Okay, I can unpack that a little. I have seen people get work from “inexpensive legal services providers,” (hereafter, “ILSP”) without naming names (and not necessarily either of the two providers given as examples) which required extensive additional legal work to… well, to fix, to be blunt. I know other lawyers have had similar experiences.

Without knowing how much of what kind of legal work ILSP provide, I can’t give accurate evaluations of whether they are cost-effective in the long run for individual clients and/or society. I admit that freely. But the numbers I used above in the Twittersation seem, if not provable, plausible. It only takes one actual court case or even the preparation for one to wipe out the savings from a very large number of inexpensive legal services.

The people who work for ILSP are, one fervently hopes, licensed and competent attorneys. But given the nature of such operations, they simply can’t become as familiar with a particular client’s needs and issues as a personal counsel can. The numbers don’t work. That extra hour to review, that extra bit of specialized knowledge… they are not worth saving a hundred bucks over. In legal services, as in few other things, you get what you pay for.

3) AI and the future of legal work.

My reference to “Happy Fun Space” is a shout-out to Iain M. Banks’ “Culture” novels, where we are told some AI become so computationally powerful that they spend their time in simulated universes of their own design, which they call”Infinite Fun Space.” The “Singularity” is a hypothetical point in history where human beings or their AI colleagues become so powerful that they can transition mankind to a post-scarcity society. In short, once we get AI powerful enough to do what I do, they’ll be so powerful we won’t have to do anything at all. (This could go really wrong, or really right, depending on whether we get AI of the type Scott Alexander refers to as “Moloch” or “Elua” in his amazing essay Meditations on Moloch.)

</geek>

However, even absent Skynet or Mother, AI will still have a significant impact on the legal profession as technology advances. There are already AI (though they aren’t true AI, they’re agents) which can draft simple contracts or help people protest parking tickets. For parking tickets, this is probably okay. But even for simple contracts, I am not convinced this is a good idea at all. I am fond of saying that an AI could probably safely do a big chunk of my job… but part of the chunk it could not safely do is accurately determining which chunk it could safely do. Any transaction more complicated than buying a pack of gum at the drugstore is inherently individual. AI aren’t there yet. Human programming isn’t there yet. Subjective judgment and experience are holistic and intuitive and that’s just how it is.

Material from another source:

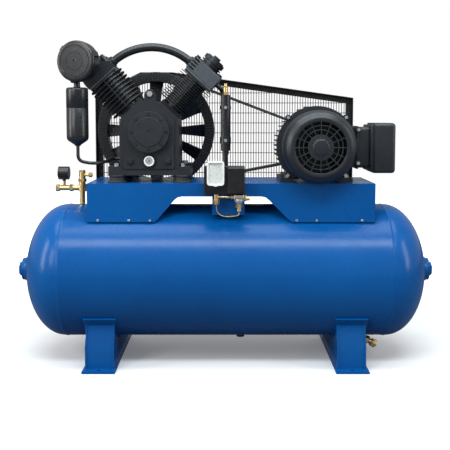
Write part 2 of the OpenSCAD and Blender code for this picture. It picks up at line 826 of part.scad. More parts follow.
module motor_frame() {
    color([0.1, 0.105, 0.11]) difference() {
        union() {
            ycyl(motor_x, motor_z, -100, 110, motor_r);
            intersection() {
                ycyl(motor_x, motor_z, -94, 104, 146);
                for (z = [-90:18:90])
                    box(motor_x - 150, motor_x + 150, -94, 104, motor_z + z - 2, motor_z + z + 2);
            }
            for (x = [motor_x - 54:18:motor_x + 54])
                box(x - 2, x + 2, -94, 104, motor_z + 60, motor_z + 136);
            box(motor_x + 80, motor_x + 147, -82, 42, motor_z - 74, motor_z + 70);
            for (x = [motor_x - motor_a, motor_x + motor_a])
                box(x - 24, x + 24, -108, 108, deck_z, pad_top);
            for (x = [motor_x - 96, motor_x + 60]) box(x, x + 36, -70, 70, deck_z + 8, deck_z + 50);
            box(motor_x - 37, motor_x + 37, -20, 30, motor_z + 110, motor_z + 146);
        }
        ycyl(motor_x, motor_z, -101, 111, motor_r - 8);
        for (x = [-1, 1], y = [-1, 1])
            zcyl(motor_x + x * motor_a, y * motor_b, deck_z - 1, deck_z + 40, 6);
        box(motor_x - 28, motor_x + 28, -21, 31, motor_z + 131, motor_z + 139);
    }
}

module motor_shields() {
    color([0.1, 0.105, 0.11]) difference() {
        union() {
            ycyl(motor_x, motor_z, -112, -100, 122.4);
            difference() {
                union() {
                    ycyl(motor_x, motor_z, -100, -94.2, 147);
                    for (e = shield_ears) at_ear(e) ycyl(0, 0, 0, 11.8, 10);
                }
                ycyl(motor_x, motor_z, -101, -94, 122);
                ycyl(motor_x, motor_z, -107, -100, 131.5);
                box(motor_x - 160, motor_x + 160, -107, -94, deck_z - 20, pad_top + 0.3);
                for (x = [motor_x - motor_a, motor_x + motor_a])
                    box(x - 13, x + 13, -107, -94, pad_top, pad_top + 9.5);
            }
            ycyl(motor_x, motor_z, 110, 132, 116);
        }
        ycyl(motor_x, motor_z, -108, -90, 31);
        ycyl(motor_x, motor_z, 100, 128, 31);
        ycyl(motor_x, motor_z, -120, 140, 21);
    }
}

module at_ear(ear) {
    translate([motor_x + ear[1] * cos(ear[0]), -106, motor_z + ear[1] * sin(ear[0])]) children();
}

module motor_stator() {
    color([0.6, 0.35, 0.15]) difference() {
        union() {
            ycyl(motor_x, motor_z, -70, 80, motor_r - 8);
            ycyl(motor_x, motor_z, -88, 98, 104);
        }
        ycyl(motor_x, motor_z, -90, 100, 63);
    }
}

module motor_rotor() {
    color([0.5, 0.51, 0.53]) {
        ycyl(motor_x, motor_z, -160, 226, motor_shaft_r);
        ycyl(motor_x, motor_z, -70, 80, 62.4);
    }
}

module motor_fan() {
    color([0.05, 0.05, 0.055]) translate([motor_x, 0, motor_z]) difference() {
        union() {
            ycyl(0, 0, -158, -122, 30);
            ycyl(0, 0, -126, -122, 104);
            for (i = [0:8]) rotate([0, 40 * i, 0]) box(24, 104, -156, -124, -2, 2);
        }
        ycyl(0, 0, -170, -110, motor_shaft_r);
    }
}

module fan_cover() {
    slot_in = 45;
    slot_out = 91;
    rings = [62, 77];
    spokes = 16;
    outside = [[0, 235], [96, 235], [106, 232], [125, 215], [131, 203], [131, 100.2]];
    inside = [[122.5, 100.2], [122.5, 200], [118, 210], [101, 226], [92, 230], [0, 230]];
    color([0.11, 0.115, 0.12]) translate([motor_x, 0, motor_z]) difference() {
        union() {
            rotate([90, 0, 0]) rotate_extrude() polygon(concat(outside, inside));
            ycyl(0, 0, -237, -235, 27);
        }
        for (i = [0:5]) rotate([0, 60 * i, 0]) ycyl(0, 35, -236, -232, 2.5);
        difference() {
            ycyl(0, 0, -240, -220, slot_out);
            ycyl(0, 0, -241, -219, slot_in);
            for (r = rings) difference() {
                ycyl(0, 0, -242, -218, r + 1.6);
                ycyl(0, 0, -243, -217, r - 1.6);
            }
            for (i = [0:spokes - 1]) rotate([0, 360 / spokes * i, 0])
                box(slot_in - 5, slot_out + 4, -242, -218, -1.8, 1.8);
        }
    }
}

module terminal_box() {
    color([0.1, 0.105, 0.11]) difference() {
        union() {
            box(motor_x + 147, lid_x0 - 16, -86, 46, 722, 872);
            box(lid_x0 - 16, lid_x0, -100, 60, 706, 884);
        }
        box(motor_x + 155, lid_x0 - 15, -78, 38, 730, 864);
        box(lid_x0 - 15.5, lid_x0 + 1, -90, 50, 716, 874);
    }
}

module terminal_lid() {
    color([0.11, 0.115, 0.12]) difference() {
        box(lid_x0 + 0.3, lid_x1, -103, 63, 703, 887);
        box(lid_x0 - 1, lid_x1 - 6, -97, 55, 709, 881);
        ycyl(entry_x, entry_z, 50, 64, entry_r);
    }
}

module motor_pulley() {
    color([0.3, 0.3, 0.31]) translate([motor_x, 0, motor_z]) difference() {
        union() {
            translate([0, rim_y1, 0]) rotate([90, 0, 0]) rotate_extrude() rim_profile(pul_r, 24);
            ycyl(0, 0, rim_y0 + 10, rim_y1 - 10, pul_r - 20);
        }
        ycyl(0, 0, rim_y0 - 1, rim_y1 + 1, motor_shaft_r);
    }
}

module belt_loop(d) {
    polygon(concat(arc_pts(crank_x, crank_z, fly_r - d, drive_a + wrap_a, drive_a + 360 - wrap_a, 60),
                   arc_pts(motor_x, motor_z, pul_r - d, drive_a - wrap_a, drive_a + wrap_a, 20)));
}

module belts() {
    color([0.05, 0.05, 0.05]) for (y = [rim_y0 + 12.6, rim_y0 + 36.6]) translate([0, y + 15.8, 0])
        rotate([90, 0, 0]) linear_extrude(15.8) difference() {
            belt_loop(0.5);
            belt_loop(groove_d - 0.6);
        }
}

// ---- guard ----

// Where a level wire at height z ends on a guard edge rising from a to b
function on_side(a, b, z) = z < a[1] ? a[0] : a[0] + (b[0] - a[0]) * (z - a[1]) / (b[1] - a[1]);

module guard_frame() {
    color([0.09, 0.095, 0.1]) {
        difference() {
            xz_plate(guard_out, guard_y0, guard_y1);
            xz_plate(guard_rim, guard_y0 - 1, guard_y1 - 22);
            xz_plate(guard_in, guard_y0 - 1, guard_y1 + 1);
        }
        for (x = [-480, 60, 440]) {
            box(x, x + 40, deck_y, guard_y0 + 3, 605, 612);
            box(x, x + 40, deck_y, deck_y + 5, 605, 650);
        }
    }
}

module guard_mesh() {
    wy = guard_y1 - 23.6;
    corner = [guard_mid[1], guard_mid[2]];
    slope = [guard_mid[3], guard_mid[4]];
    color([0.1, 0.1, 0.105]) {
        for (x = [-510:10.6:502]) zcyl(x, wy, 618, lerp_z(guard_mid, x), 1.4);
        for (z = [640:40.8:1070])
            xcyl(wy - 2.9, z, on_side(corner[0], corner[1], z), on_side(slope[1], slope[0], z), 1.4);
    }
}

tank_shell();
end_plugs();
foot_left();
foot_right();
deck();
deck_screws();
switch_bracket();
isolators();
mount_bolts();
crankcase();
front_cover();
rear_cover();
pump_bolts();
bearings();
sight_glass();
case_plugs();
lifting_lug();
crankshaft();
flywheel();
low_rod();
high_rod();
low_piston();
high_piston();
low_pin();
high_pin();
low_cylinder();
high_cylinder();
valve_plates();
low_head();
high_head();
high_cap();
intercooler();
intake_elbow();
filter_body();
filter_cover();
breather_bottle();
breather_tube();
discharge_pipe();
relief_valve();
switch_box();
switch_window();
switch_valve();
switch_fittings();
outlet_manifold();
gauge_case();
gauge_needle();
drain_valve();
drain_knob();
motor_frame();
motor_shields();
motor_stator();
motor_rotor();
motor_fan();
fan_cover();
terminal_box();
terminal_lid();
motor_pulley();
belts();
guard_frame();
guard_mesh();
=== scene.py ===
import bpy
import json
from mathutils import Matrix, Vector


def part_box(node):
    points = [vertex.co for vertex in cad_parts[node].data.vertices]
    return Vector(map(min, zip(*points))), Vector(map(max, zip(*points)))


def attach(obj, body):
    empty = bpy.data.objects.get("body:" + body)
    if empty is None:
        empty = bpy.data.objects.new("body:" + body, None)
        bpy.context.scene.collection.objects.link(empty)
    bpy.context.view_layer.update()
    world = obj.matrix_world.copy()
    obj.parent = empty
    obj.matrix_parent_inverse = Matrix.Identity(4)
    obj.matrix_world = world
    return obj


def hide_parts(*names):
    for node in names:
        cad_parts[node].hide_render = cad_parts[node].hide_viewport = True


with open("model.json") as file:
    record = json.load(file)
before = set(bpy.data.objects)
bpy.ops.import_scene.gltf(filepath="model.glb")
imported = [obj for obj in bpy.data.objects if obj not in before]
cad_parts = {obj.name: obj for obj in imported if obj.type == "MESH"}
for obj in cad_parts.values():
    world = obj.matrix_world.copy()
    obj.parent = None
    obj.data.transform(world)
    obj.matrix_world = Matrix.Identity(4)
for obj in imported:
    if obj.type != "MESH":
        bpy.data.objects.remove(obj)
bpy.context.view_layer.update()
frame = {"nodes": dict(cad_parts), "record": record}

import json
import math

import bmesh
import bpy
from mathutils import Matrix, Vector

NODES = frame["nodes"]
SCENE = bpy.context.scene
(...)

For instance, say you’re an attorney for a private, closely-held company which is subject to significant regulatory restrictions. (Yes, this is an example from experience.) You want to redraft the bylaws for your client’s corporate entity. Here are just two things an experienced lawyer will think about which have nothing to do with the actual bylaws.

a) You only have a handful of shareholders. What are their estate arrangements? If one of them passes away or becomes incompetent, will their ownership interest pass to an individual or individuals who will need findings of suitability? Or worse, who can’t get findings of suitability? What will that mean to your client’s regulatory compliance?

b) Maybe you’re lucky and your client’s ownership structure is such that it qualifies for WBE or MBE status. (Don’t know what that is? Does the AI?) First, analogous question to the above. Second, are you sure the bylaws structure control such that in the event of a shareholder conflict, you always have the outcome required to satisfy the WBE/MBE certification agency?

Did whoever programmed your “Makin’ Corporations!” AI/agent think about things like that? Did they KNOW about things like that? Do they keep the program constantly updated with legal, business, and tax strategic background? Can you sue them for malpractice and report them to the bar if they don’t? This is the kind of thing I mean when I say that 999 times in a thousand, the client may save a small amount of money, and the thousandth time, they may end up bankrupt, in jail, or both.

Anyway, those are my thoughts on the matter. Comments invited.